Shakhtar Donetsk are the lifelong losers. Even in the times of the Soviet Union the team played wonderfully but showed no great results almost constantly losing to the clubs like Dynamo Kyiv, Spartak Moscow and Torpedo Moscow amongst others. Now, in the new history of the club the team experiences some sort of déjà vu. There’s a saying: history repeats itself. Somehow history decided to repeat itself only with Shakhtar and in some sort of distorted way. No other team has been as unlucky as the club from Donetsk this season. Look what they have: one of the best coaches in the world Mirca Luchescu, 90% of the players that are always summoned to the national squad and almost unlimited financial backing from Rinat Ahmetov, which is very important nowadays.
So what is the team lacking? Nobody knows. It’s some kind of curse or spell that hovers over the club. Recalling the Champions League matches of this season we can say that Shakhtar were better than Sporting Lisbon and Barcelona, but didn’t manage to get at least a point in those games. Why was that? Here, in Ukraine, people cannot find suitable words to describe that bad luck: no epithets can express properly the way Shakhtar supporters feel. Rinat Ahmetov, a billionaire and the owner of the club, stated they have to wait for the damnation to disappear. The recent talks about Mirca Luchescu’s possible dismissal are true – Rinat Ahmetov has said in numerous interviews that the Romanian coach will work until the end of the year and then the club will be looking for a new candidate for the position.
As for Shakhtar’s chances in the UEFA Cup, they are quite high. The Ukrainian side usually play very well against any European team and do not have Dynamo’s Italian/British problem. The only hope here is that the Ukrainian clubs will not have to play against each other.
There are two teams that are without doubt among the major challengers for the UEFA Cup – CSKA Moscow and Zenit Saint Petersburg.

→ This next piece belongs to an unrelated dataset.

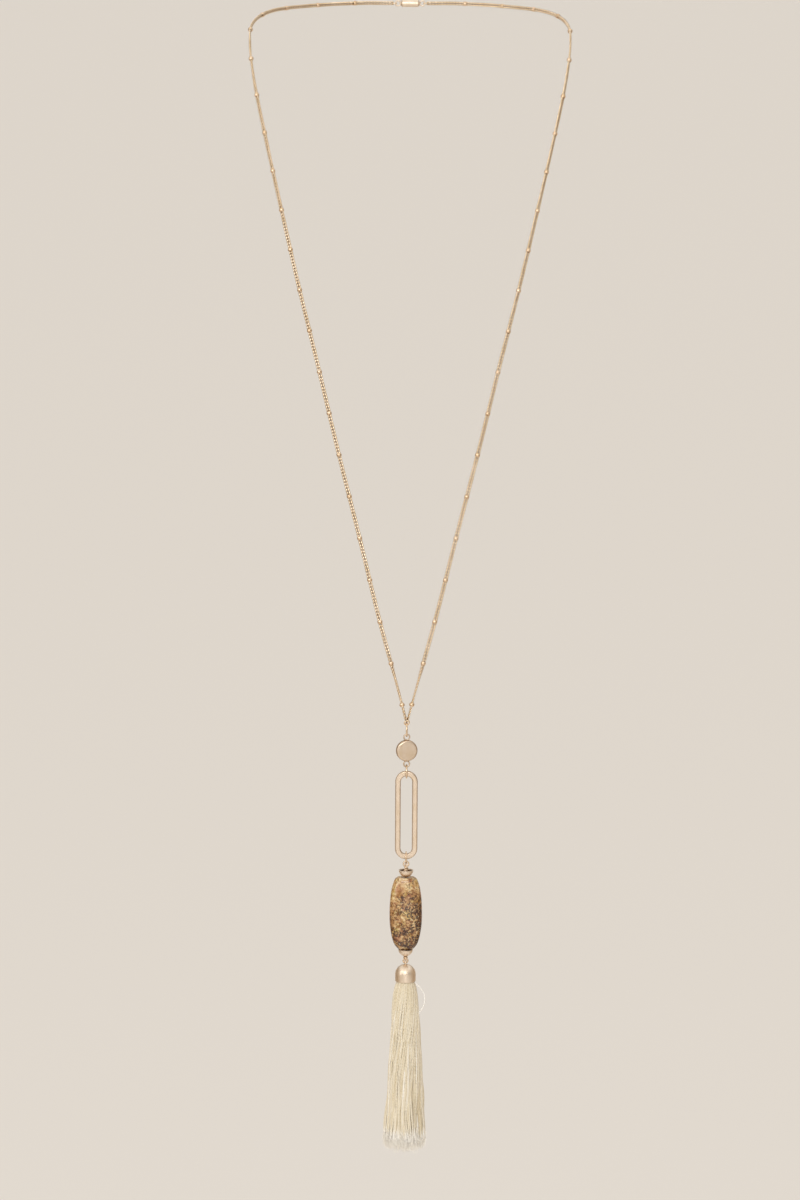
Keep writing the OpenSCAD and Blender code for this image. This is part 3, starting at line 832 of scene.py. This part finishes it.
def stone():
    """The bead's skin: up out of its bore over the top face, down its outside and back under it."""
    low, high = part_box("stone_bead")
    height = high.z - low.z
    form = spline([(t, share, 0) for t, share in STONE_FORM], STONE_FORM_STEPS)
    angles = np.arange(STONE_SEGMENTS) * tau / STONE_SEGMENTS
    circle = np.stack([np.cos(angles), np.sin(angles)], -1)
    squared = np.sign(circle) * np.abs(circle) ** (2 / STONE_SQUARE) * (high.x - low.x, high.y - low.y) / 2
    rows = [(share, form[0][1], high.z - depth) for share, depth in STONE_FACE]
    for t in np.linspace(0, 1, STONE_ROWS):
        worn = max(0, 1 - min(t, 1 - t) * height / WORN_EDGE) ** 2
        rows.append((1, np.interp(t, form[:, 0], form[:, 1]) * (1 - WORN_IN * worn),
                     high.z - height * t + WORN_DOWN * worn * (1 if t > 0.5 else -1)))
    rows += [(share, form[-1][1], low.z + depth) for share, depth in STONE_FACE[::-1]]
    rings = [np.column_stack([circle * BORE_R * (1 - out) + squared * width * out + (stem_x, stem_y),
                              np.full(len(circle), z)]) for out, width, z in rows]
    return np.vstack(rings), skin(len(rings), len(circle), closed=True), None


add_piece("jasper_bead", [stone()], speckled_jasper, "stone_drop", ["stone_bead"])


# -------- tassel

TASSEL_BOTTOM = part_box("tassel")[0].z
TASSEL_LEN = cap_rim - TASSEL_BOTTOM
# How far the threads reach up into the cap
INSIDE = 2.5 * MM
THREAD_STEPS = 26
# The seats each turn by the golden angle, in radians, so they fill a round head evenly. The first lock
# sits this many seats off the middle
LOCKS, FIRST_LOCK = 30, 0.7
GOLDEN_ANGLE = 2.39996
# The locks wind to the left at the front as they fall, each by its own amount, and have done so by
# this share of the length
LOCK_TURN, LOCK_TURN_SPREAD, THREAD_TURN_SPREAD = radians(-50), radians(8), radians(7)
WOUND_BY = 0.85
# How far the threads draw together into their locks, and how much the tassel opens below the cap
GATHER, GATHER_POWER, OPENING = 0.1, 0.8, 0.02
# Shares of the half width that the filling reaches out to, and that the outer threads start from
FILLING_REACH, OUTER_FROM = 0.9, 0.82
# Shares of RAGGED: one by chance, with the powers of that chance, and one by which the end is cut
# round, so the outer threads are the shortest
BY_CHANCE, CHANCE_POWERS = 0.45, (1.3, 2.2)
CUT_ROUND, ROUND_POWER = 0.6, 4
# A lock's sway aside and to the front: a long wave and a short one, each with its radians in the
# tassel's length. It grows by a power of the share of the length
LOCK_SWAY, SWAY_POWER = ((0.6 * MM, 5.2, 0.4 * MM, 14), (0.5 * MM, 4.6, 0.3 * MM, 12)), 1.2
# A thread's lead or lag in that sway, in radians, and its own wave, which is full from a third down
THREAD_LAG = 0.35
THREAD_SWAY, THREAD_WAVES, FULL_FROM = 0.4 * MM, (6, 15), 1 / 3


def spread(t):
    """Share of the tassel's spread at a share of its length."""
    return np.interp(t, *np.array(TASSEL_FORM).T)


def thread_lines():
    """Half width and line of each thread, the filling first.

    The threads gather in locks that sway together, slant, cross and part at the tips.
    """
    turn = np.arange(LOCKS) * GOLDEN_ANGLE
    lock_seat = np.sqrt((np.arange(LOCKS) + FIRST_LOCK) / LOCKS)[:, None] \
        * np.stack([np.cos(turn), np.sin(turn)], -1)
    lock_wave = rng.uniform(0, tau, (LOCKS, 4))
    lock_turn = rng.normal(LOCK_TURN, LOCK_TURN_SPREAD, LOCKS)
    lines = []
    for i in range(FILLINGS + THREADS):
        if i < FILLINGS:
            reach, half = FILLING_REACH * ((i + 0.5) / FILLINGS) ** 0.5, FILLING_D / 2
        else:
            reach, half = rng.uniform(OUTER_FROM ** 2, 1) ** 0.5, THREAD_D / 2
        angle = i * GOLDEN_ANGLE
        seat = np.array([cos(angle), sin(angle)]) * reach
        lock = np.argmin(np.linalg.norm(lock_seat - seat, axis=1))
        ragged = BY_CHANCE * rng.beta(*CHANCE_POWERS) + CUT_ROUND * reach ** ROUND_POWER
        length = TASSEL_LEN - RAGGED * ragged
        t = np.linspace(-INSIDE / length, 1, THREAD_STEPS)
        down = np.clip(t * length / TASSEL_LEN, 0, 1)
        gathered = seat + (lock_seat[lock] - seat) * (GATHER * down ** GATHER_POWER)[:, None]
        gathered *= (1 + OPENING * down)[:, None]
        bearing = (lock_turn[lock] + rng.normal(0, THREAD_TURN_SPREAD)) \
            * np.sin(np.minimum(1, down / WOUND_BY) * pi / 2)
        turned_seat = np.stack([
            gathered[:, 0] * np.cos(bearing) - gathered[:, 1] * np.sin(bearing),
            gathered[:, 0] * np.sin(bearing) + gathered[:, 1] * np.cos(bearing)], -1)
        room = np.array([HEAD_D, HEAD_D]) / 2 + spread(down)[:, None] \
            * (np.array([TASSEL_W, TASSEL_T]) - HEAD_D) / 2 - half
        phase = lock_wave[lock] + rng.normal(0, THREAD_LAG, 4)
        sway = (down ** SWAY_POWER)[:, None] * np.stack([
            long * np.sin(down * slow + phase[2 * way]) + short * np.sin(down * quick + phase[2 * way + 1])
            for way, (long, slow, short, quick) in enumerate(LOCK_SWAY)], -1)
        own = (np.minimum(1, down / FULL_FROM) * THREAD_SWAY)[:, None] * np.stack([
            np.sin(down * rng.uniform(*THREAD_WAVES) + rng.uniform(0, tau)) for _ in range(2)], -1)
        seats = turned_seat * room + sway + own + (stem_x, stem_y)
        lines.append((half, np.column_stack([seats, cap_rim - t * length])))
    return lines


# How much a thread swells as its twist loosens. At its end it is as thick as an outer thread
SWELL_AT, SWELL = (0, 0.88, 1), (1, 1.2)
# The stretch within which a thread's twist starts
TWIST_SHIFT = 2 * MM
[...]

Three years ago CSKA won the trophy defeating Sporting Lisbon brilliantly in the final at their home ground in Portugal. After that the club has not had any serious achievements so far. However, the last (already the last) season of the Russian Premier League showed how powerful the team was and still is. Coach Valeryi Gazzaev managed to guide the team to wins over Deportivo, Feyenoord, Nancy and Lech Poznan in the group stage. When asked about the form of his team, Gazzaev said he had tried to time the peak of his players’ form. CSKA not only performed well in the UEFA Cup but also kept that form going for the end of the Premier League season. The team looked impressive and the players just defeated one club after another.

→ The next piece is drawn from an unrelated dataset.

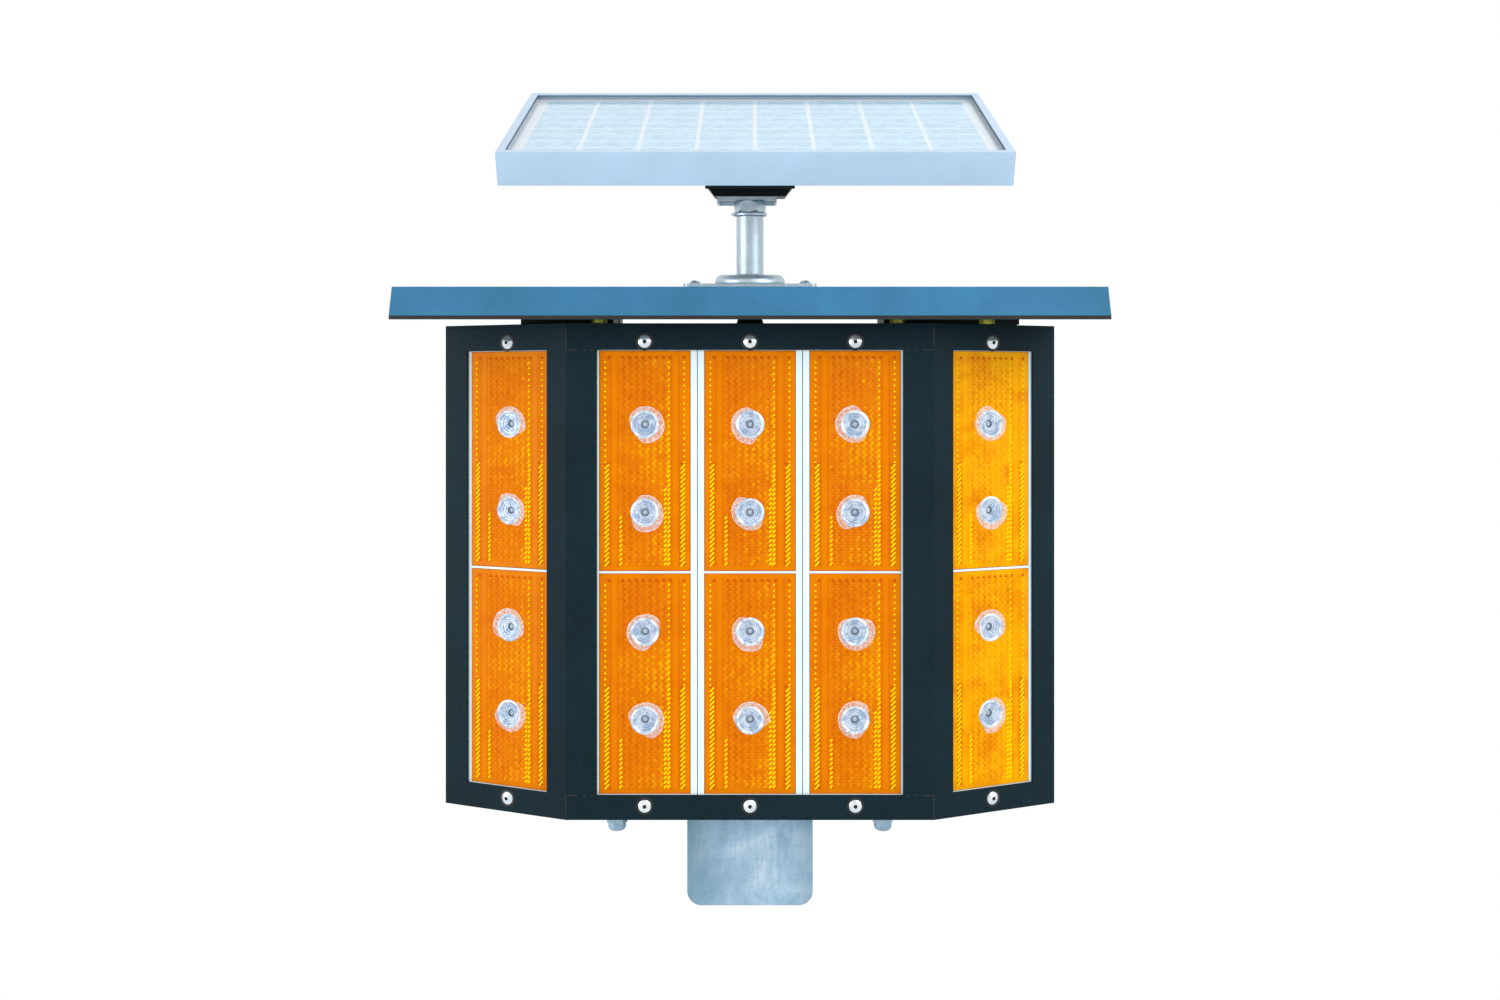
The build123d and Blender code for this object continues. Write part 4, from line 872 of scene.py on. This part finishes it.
class MARKER_OT_reflectors(bpy.types.Operator):
    """Finishes the reflectors and carriers, and covers the reflectors' faces with prisms."""
    bl_idname = "marker.reflectors"
    bl_label = "Prismatic reflectors"

    def execute(self, context):
        settings = context.scene.marker_prism
        paint(amber_acrylic("acrylic_amber", False),
              *[f"reflector_{strip}_{half}" for strip in STRIPS for half in HALVES])
        paint(white_abs(context.scene.marker_finish.carriers), *[f"carrier_{strip}" for strip in STRIPS])
        finish = amber_acrylic("acrylic_amber_prisms", True)
        random = Random(7)
        for strip in STRIPS:
            places, glint_and_shade_values = [], []
            for half in HALVES:
                base = reflector_place(strip, half)
                for row, column, x, z in self.prism_grid(settings, base):
                    places.append(base @ Matrix.Translation((x, 0, z)))
                    glint_and_shade_values.append(self.tint(settings, row, column, x, z, random))
            item = self.prism(settings)
            piece = placed_copies(f"prisms_{strip}", item, places, finish, glint_and_shade_values=glint_and_shade_values)
            finished(piece, "housing")
        self.bands(settings)
        self.glints(settings)
        return {"FINISHED"}

    def glints(self, settings):
        """Slanting facets down the lower edges and dots down the upper ones, coloured bright yellow as
        painted glints.
        """
        width, height = reflector_size()
        low, middle, top = -height / 2 + settings.border + 2 * MM, -1 * MM, height / 2 - 8 * MM
        edge, inner = width / 2 - 5.4 * MM, width / 2 - 15.4 * MM
        dashes = [(-edge, low, middle), (edge, low, middle)]
        short_dashes = [(inner, low, middle), (inner - 2.6 * MM, low, -height / 8),
                        (-inner, low, -height / 4)]
        dots = [(-edge - 1.2 * MM, middle, top), (edge + 1.0 * MM, middle, top), (inner, middle, top)]
        # Painted highlight: the ridges are a flat bright yellow standing in for light glinting off the
        # facets.
        finish = amber_acrylic("acrylic_amber_bright", False, "#FFE000", (0.95, 1.0))
        self.ridge_rows("dashes", dashes, 3.3 * MM, 4.6 * MM, finish)
        self.ridge_rows("short_dashes", short_dashes, 3.3 * MM, 2.6 * MM, finish)
        self.ridge_rows("dots", dots, 4.2 * MM, 1.3 * MM, finish)

    def ridge_rows(self, name, rows, step, length, finish):
        """Slanting ridges on every reflector, in rows given as (across, lowest, highest)."""
        slant = Matrix.Rotation(radians(-48), 4, "Y")
        places = []
        for strip in STRIPS:
            for half in HALVES:
                base = reflector_place(strip, half)
                for x, start, end in rows:
                    levels = [start + i * step for i in range(int((end - start) / step) + 1)]
                    places += [base @ Matrix.Translation((x, 0, z)) @ slant for z in levels
                               if clear_of_lenses(base, x, z, 3 * MM)]
        piece = placed_copies(f"reflector_{name}", self.ridge(length, 1.25 * MM), places, finish)
        finished(piece, "housing")

    def ridge(self, length, width):
        """Long low facet with a sharp crest, lying along X."""
        x, z = length / 2, width / 2
        foot, shoulder, crest = 0.04 * MM, -0.30 * MM, -0.62 * MM
        vertices = [(-x, foot, -z), (x, foot, -z), (x, foot, z), (-x, foot, z),
                    (-x, shoulder, -z), (x, shoulder, -z), (x, shoulder, z), (-x, shoulder, z),
                    (-x + z, crest, 0), (x - z, crest, 0)]
        faces = [(0, 1, 2, 3), (0, 4, 5, 1), (1, 5, 6, 2), (2, 6, 7, 3), (3, 7, 4, 0),
                 (4, 8, 9, 5), (5, 9, 6), (6, 9, 8, 7), (7, 8, 4)]
        return mesh_object("ridge", vertices, faces)

    def bands(self, settings):
        """Plain deeper bands between the prism fields, each with a fine ridge down its sides."""
        width, height = reflector_size()
        centre = width / 2 - (settings.band_start + settings.band_end) / 2
        half = (settings.band_end - settings.band_start) / 2 - 0.3 * MM
        reach = height / 2 - settings.border
        places = []
        for strip in STRIPS:
            for half_name in HALVES:
                base = reflector_place(strip, half_name)
                places += [base @ Matrix.Translation((side * centre, 0, 0)) for side in (-1, 1)]
        foot = 0.04 * MM
        parts = [((-half, -0.10 * MM, -reach), (half, foot, reach))]
        for side in (-1, 1):
            ridge = sorted((side * half, side * (half + 0.35 * MM)))
            parts.append(((ridge[0], -0.4 * MM, -reach), (ridge[1], foot, reach)))
        vertices, faces = box_parts(parts, Matrix.Identity(4))
        bands = placed_copies("reflector_bands", mesh_object("band", vertices, faces), places,
                              amber_acrylic("acrylic_amber_deep", False, "#E07000"))
        finished(bands, "housing")

    def prism_grid(self, settings, base):
        """Prism centres on one reflector, clear of the border, the bands and the lenses."""
        width, height = reflector_size()
        pitch, rise = settings.pitch, settings.pitch * sqrt(3) / 2
        rows = int((height / 2 - settings.border) / rise)
        columns = int((width / 2 - settings.border) / pitch)
        spots = []
        for row in range(-rows, rows + 1):
            shift = pitch / 2 if row % 2 else 0.0
            for column in range(-columns, columns + 1):
                x, z = column * pitch + shift, row * rise
                side = width / 2 - abs(x)
                on_band = settings.band_start < side < settings.band_end
                if side < settings.border + pitch / 2 or on_band:
                    continue
                if clear_of_lenses(base, x, z, 0.6 * MM):
                    spots.append((row, column, x, z))
        return spots

    def tint(self, settings, row, column, x, z, random):
        """Painted glint and shade of a prism: 0 is the reddest shade, 0.5 the plain amber and 1 a yellow
        glint. The top row alternates, the side fields are painted in deeper shade below, and the middle is
        chequered under slow waves of shade."""
        width, height = reflector_size()
        side = width / 2 - abs(x)
        if height / 2 - z < settings.border + 3 * MM:
            return 0.05 if column % 2 else 0.45
        if side < settings.band_start:
            return 0.16 if z < 0 else 0.44
        value = 0.56 if (row + column) % 2 else 0.36
        value += random.gauss(0.0, 0.05) + 0.06 * sin(z / (15 * MM) + 1.0) + 0.05 * sin(x / (9 * MM))
        return min(max(value, 0.0), 1.0)

    def prism(self, settings):
        """Six-sided prism whose three faces meet at a point, with a foot sunk in the plate."""
        parting = 0.97
        radius = settings.pitch / sqrt(3) * parting
        step, foot = settings.height / 2, 0.05 * MM
        corners = [(radius * sin(tau * i / 6), radius * cos(tau * i / 6)) for i in range(6)]
        vertices = [(0, -2 * step, 0)]
        vertices += [(x, -step if i % 2 == 0 else 0.0, z) for i, (x, z) in enumerate(corners)]
        vertices += [(x, foot, z) for x, z in corners]
        faces = [[0, 1 + i, 1 + (i + 1) % 6, 1 + (i + 2) % 6] for i in (0, 2, 4)]
        faces += [[1 + i, 7 + i, 7 + (i + 1) % 6, 1 + (i + 1) % 6] for i in range(6)]
        faces.append([7 + i for i in range(6)])
        return mesh_object("prism", vertices, faces)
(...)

After the end of the Russian season Gazzaev said that fears of losing form are groundless. The players will have some rest before and after the New Year, but then they will have a tight schedule: training sessions will be in Turkey and then Israel, where the club will compete in the First Channel Cup where the opponents will be the best Ukrainian and Russian clubs. If the team do not suffer burn out, Gazzaev and his squad have a great chance to win the cup.
Zenit St. Petersburg… so many articles have been written about this club all over Europe that it’s almost impossible to add something new. The latest news is that the captain Anatoly Tymoschuk is interested in his transfer to Bayern Munich. Will that be the transfer of the winter? Perhaps so if the bosses of Zenit allow the Ukrainian midfielder to leave.
The first impression of Zenit’s performance in the Champions League was negative. But there’s a simple explanation: the team have been playing a series of extremely difficult matches starting from late February! Firstly, European matches, then the start of the Russian League, after that many players took part in the Euros in the summer, and later the Champions League. No team can bear such a burden! That’s why in the Champions League games Zenit’s players simply looked tired of football. They ran and gave passes, but there was no imagination and creativity in their play. Dick Advocaat, as much as Mirca Luchescu at Shakhtar, was risking his position, but he is safe now. Zenit supporters are sure the club will gain success in the next round, but clubs from the former USSR are not stable in terms of consistency and that’s why the football pundits do not believe the former Russian champions will repeat their triumph of 2008.
What are Spartak Moscow’s chances here? Almost nobody amongst the pundits and supporters believe Spartak will gain something in the next round, if they make it. The club from Moscow need some dramatic changes and even coach Michael Laudrup cannot save the prestige of the team if they leave everything the way it is now.
Ukrainian and Russian bookmakers accept stakes on all six teams: Zenit, CSKA, Spartak, Dynamo, Shakhtar and Metalist. The odds vary, but the majority of Ukrainian bookmakers estimate the chances of CSKA and Dynamo higher than the rest of the clubs with Spartak being the last in the ranking.
Time will show how much the Eastern European clubs are ready to bring the UEFA Cup back to the East.